Stumbling out of the gate.

Super Mario Run apparently isn’t the smash hit many thought it would be. After a slew of negative reviews hit the App Store, Nintendo’s stock fell 7%, according to Business Insider.

The game has over 50,000 reviews on the App Store, but the overall score rests at two and a half stars out of five. It’s unclear what is causing people to dislike Mario’s first mobile outing, but it certainly comes as a surprise.


Super Mario Run launched last Thursday. Instead of the player having direct control over Mario’s direction and momentum, the crimson plumber instead runs continuously to the right. Players simply have to tap the screen to make Mario jump. Even with these simple mechanics, the game still has a lot of depth. Collecting the five colored coins in each level adds an extra layer of challenge, delivering a more robust experience, not to mention the three unique modes that all offer very different gameplay experiences.

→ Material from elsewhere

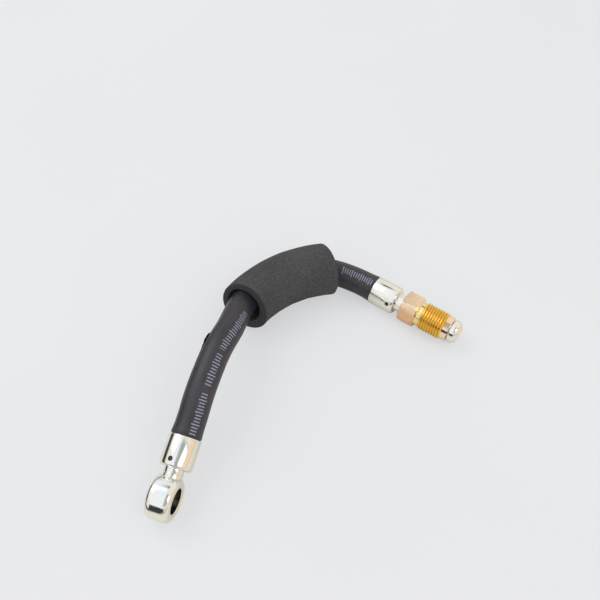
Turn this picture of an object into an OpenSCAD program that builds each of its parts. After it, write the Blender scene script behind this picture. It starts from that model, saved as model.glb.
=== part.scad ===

Despite the incredibly solid gameplay foundation, some players may not like the game’s price structure. The first of the game’s six worlds is free, but in order to unlock the rest of the content, you need to put down $10. It’s a small price to ask for the wealth of content on offer, but it is more expensive than most mobile titles. The title also requires an internet connection at all time in order to function. This is reportedly an anti-piracy measure, but one that makes it more difficult to enjoy Super Mario Run on the go.

Despite this, Nintendo will continue to support the title and will take any lessons learned into its 2017 mobile offerings, Fire Emblem and Animal Crossing. While the gameplay of Super Mario Run is designed to appeal to a very wide audience, veteran players of the series may have been turned off by the simplicity.

Super Mario Run is available now on IOS devices.